The downside is that zooms can encourage lazy composition. The temptation is to stand still and zoom to fix framing instead of moving to find a better angle. Many photographers report that switching to a prime for a few months after years on zooms felt like learning to shoot again.
Real cost comparison
A typical beginner full-frame prime kit looks like this: a 50mm f/1.8 at 200 to 300 dollars and a 35mm f/1.8 at 400 to 600 dollars. Total: 600 to 900 dollars for two fast primes that cover most general-purpose shooting.
A typical beginner zoom kit looks like this: a 28-70mm f/3.5-5.6 kit lens (often included free with the body) or a 24-105mm f/4 at 1100 to 1500 dollars. To match the prime kitโs low-light ability, you would need a 24-70mm f/2.8 at 2000 to 2500 dollars.
On APS-C the math is friendlier. A 35mm f/1.8 prime (the 50mm equivalent) costs 200 to 300 dollars. The standard zoom is often free with the kit. APS-C beginners get the most value from buying a prime early because the kit zoom already covers the versatility need.
Weight and size on a real day of shooting
A full-frame body with a 50mm f/1.8 prime weighs about 850 grams total. The same body with a 24-70mm f/2.8 zoom weighs 1500 to 1700 grams. Over a 10-hour day of walking and shooting, that difference becomes the deciding factor in whether you carry the camera home around your neck or stash it in the bag.
For travel, hiking, street, and family documentary work, smaller and lighter wins more days than not. For studio work, weddings, or any environment where you have a fixed base to set the camera down, the weight difference matters less.
Optical quality differences
Modern zoom lenses are better than ever.
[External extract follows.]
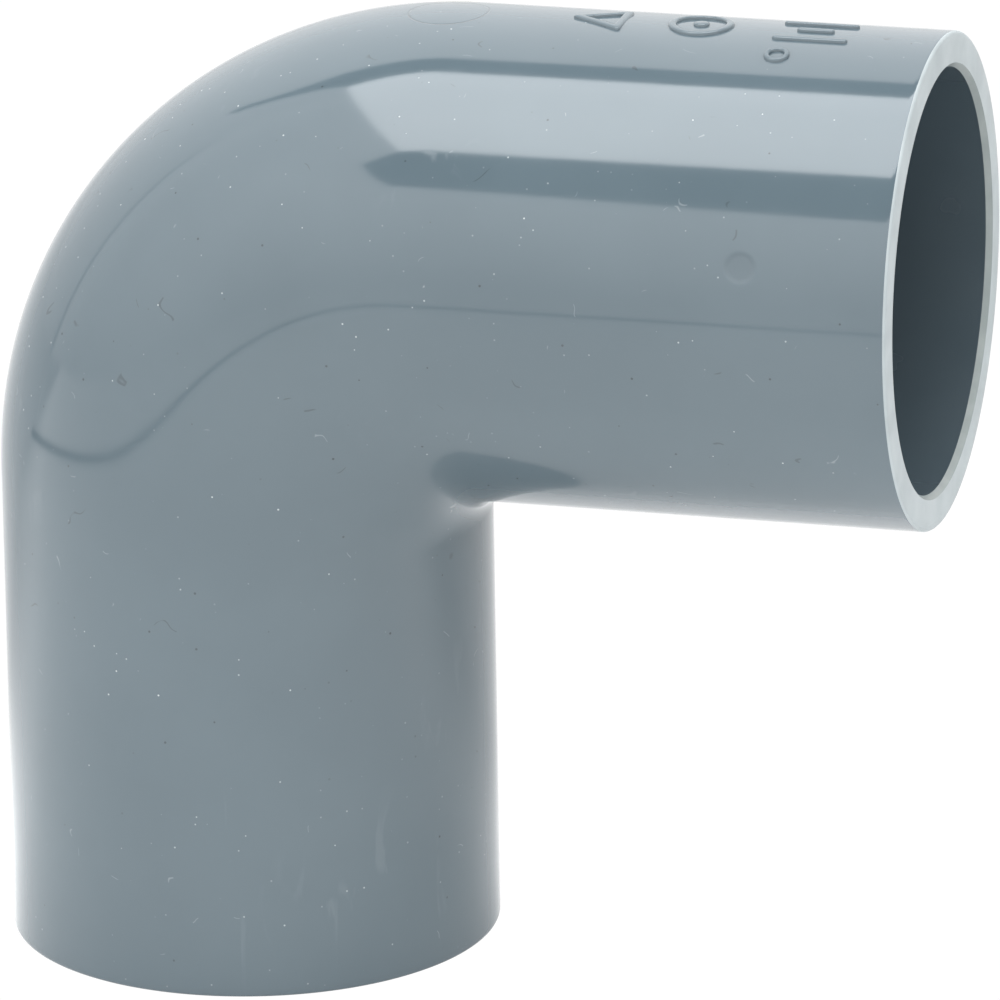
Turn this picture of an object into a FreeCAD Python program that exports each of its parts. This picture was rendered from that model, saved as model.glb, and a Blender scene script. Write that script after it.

A current 24-70mm f/2.8 from Sony, Canon, Nikon, or Sigma resolves sharply across the frame at most apertures and focal lengths. Five years ago, primes had a clear sharpness advantage. Today, the gap is smaller and shows up mainly at the corners wide open and at very wide apertures.
Where primes still win definitively is in maximum aperture. The widest zoom apertures are f/2.8 (or f/2.0 on a few specialty designs). Primes go to f/1.4 and f/1.2 routinely, and a handful reach f/0.95. That two-stop gap matters for low light and for the look of background blur.
What to buy first
If you have just bought a camera body with a kit zoom, keep the kit zoom and add a 50mm f/1.8 (full frame), 35mm f/1.8 (APS-C), or 25mm f/1.7 (Micro Four Thirds). That single prime addition gives you a fast standard lens for portraits and low light, and it changes how you compose. Total spend: 150 to 300 dollars.
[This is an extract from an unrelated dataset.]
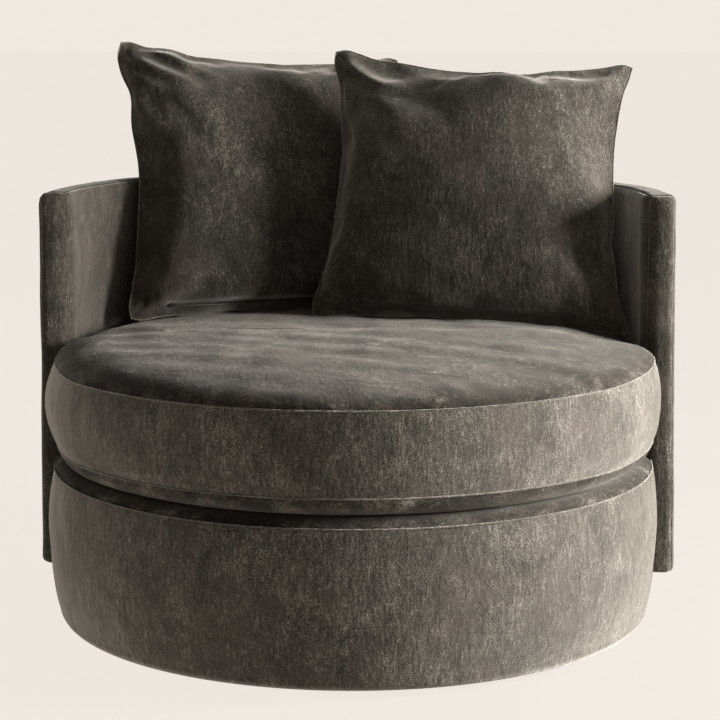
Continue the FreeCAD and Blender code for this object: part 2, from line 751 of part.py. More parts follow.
def pillow_zip_box(cushion, half_length, low, high, near, far):
    """A box along the bottom seam: heights above the seam, depths out of the seam plane."""
    across, up, out = pillow_axes(cushion)
    right, left = cushion["corners"][2], cushion["corners"][3]
    a = cushion["centre"] + across * left[0] + up * left[1]
    b = cushion["centre"] + across * right[0] + up * right[1]
    along = (b - a).normalize()
    rise = out.cross(along)
    middle = (a + b) * 0.5 + rise * (cushion["drawn_in"][2] + PILLOW_ZIP_RISE)
    start = middle + along * half_length[0] + rise * low + out * near
    length = half_length[1] - half_length[0]
    points = [start, start + along * length, start + along * length + rise * (high - low)]
    points += [start + rise * (high - low), start]
    return Part.Face(Part.makePolygon(points)).extrude(out * (far - near))


def make_back_cushion(cushion):
    name = cushion["name"]
    trim = PILLOW_PAD_SCALE
    half = PILLOW_ZIP_HALF_L
    groove_half = ZIP_GROOVE_H / 2
    floor = PILLOW_ZIP_FLOOR
    tape_low = floor - ZIP_TAPE_T
    groove = pillow_zip_box(
        cushion, (-half, half), -groove_half, groove_half, tape_low, PILLOW_ZIP_DEPTH
    )
    inner_front = pillow_half(cushion, 1, trim, CLOTH)
    inner_rear = pillow_half(cushion, -1, trim, CLOTH)
    save(f"{name}_pad", inner_front.fuse(inner_rear).removeSplitter().cut(groove))
    front = pillow_half(cushion, 1).cut(inner_front).cut(groove)
    save(f"{name}_front_cover", front)
    save(f"{name}_rear_cover", pillow_half(cushion, -1).cut(inner_rear))

    tape = pillow_zip_box(cushion, (-half, half), -groove_half, groove_half, tape_low, floor)
    teeth_half = ZIP_TEETH_H / 2
    teeth = pillow_zip_box(cushion, (-half, half), -teeth_half, teeth_half, floor, floor + ZIP_TEETH_T)
    save(f"{name}_zip", tape.fuse(teeth).removeSplitter())

    near = floor + ZIP_TEETH_T + SLIDER_GAP
    far = near + SLIDER_T
    end = (-half + SLIDER_MARGIN, -half + SLIDER_MARGIN + SLIDER_L)
    body = pillow_zip_box(cushion, end, -SLIDER_H / 2, SLIDER_H / 2, near, far)
    tongue = (end[0], end[0] + PULL_L)
    pull = pillow_zip_box(cushion, tongue, -SLIDER_H / 4, SLIDER_H / 4, far, far + PULL_T)
    save(f"{name}_zip_slider", body.fuse(pull).removeSplitter())


def main():
    os.makedirs("parts", exist_ok=True)
    lower_screws = make_plinth()
    upper_screws = make_swivel(lower_screws)
    joints = make_drum(upper_screws)
    make_shell(joints)
    make_seat()
    make_back_cushion(LEFT_BACK)
    make_back_cushion(RIGHT_BACK)


main()
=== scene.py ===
import json
import math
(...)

If you bought a body with no lens, buy a 50mm f/1.8 or 35mm f/1.8 prime first, shoot with it for two months, and figure out whether you wish you could go wider, longer, or stay where you are. Then buy your second lens (often a 24-70mm zoom or an 85mm prime) based on that experience.
If you shoot fast events, kids, or weddings, a zoom belongs in your bag from day one because lens swaps cost shots. Pair the zoom with one fast prime (usually 35mm or 50mm) for low-light situations.
For more on how sensor size affects lens choice, read our full frame vs APS-C vs Micro Four Thirds breakdown. And once you start using filters, our guide on UV filter use covers whether you actually need one on your new lens.
Frequently asked questions
Are prime lenses really sharper than zooms?+
On average, yes, but the gap has narrowed. A modern 24-70mm f/2.8 zoom from any major brand is sharper than a 50mm f/1.8 prime from 1998. Where primes still win is at the corners wide open, in micro-contrast, and at very wide apertures (f/1.4 and faster) that zooms cannot match. For Instagram-sized output, the difference is invisible. For large prints or aggressive crops, primes still have an edge.
What is the best first prime lens for a beginner?+
A 50mm f/1.8 on full frame, a 35mm f/1.8 on APS-C, or a 25mm f/1.7 on Micro Four Thirds. All three deliver the classic standard field of view (roughly what the human eye sees), run between 150 and 300 dollars, and force you to move your feet instead of zooming. The fast aperture also lets you keep ISO low indoors.
Is a kit zoom worth using or should I sell it?+
Keep it. The 18-55mm or 28-70mm kit zoom that comes with most cameras is sharper than most beginners realize, and the focal range covers 80 percent of casual shooting. Use it for the first 1000 shots while you figure out which focal lengths you actually reach for. Then buy a prime in your most-used range.
Why are some zoom lenses so expensive?+
Constant-aperture pro zooms (24-70mm f/2.8, 70-200mm f/2.8) use large glass elements, complex internal focusing systems, weather sealing, and aspherical and low-dispersion elements that are expensive to manufacture. A 24-70mm f/2.8 from Sony, Canon, or Nikon runs 2000 to 2500 dollars. The aperture is the biggest cost driver: an f/4 version of the same range costs half as much.
Can I shoot weddings or events with just primes?+
Yes, and many professional wedding photographers do. A typical prime-only kit is a 35mm, 50mm, and 85mm on full frame (or the crop-factor equivalents). The setup is lighter than a zoom kit, the wide apertures handle dim receptions, and the limited focal lengths force you to move and find better compositions. The tradeoff is lens swaps during fast action and a higher risk of dust on the sensor.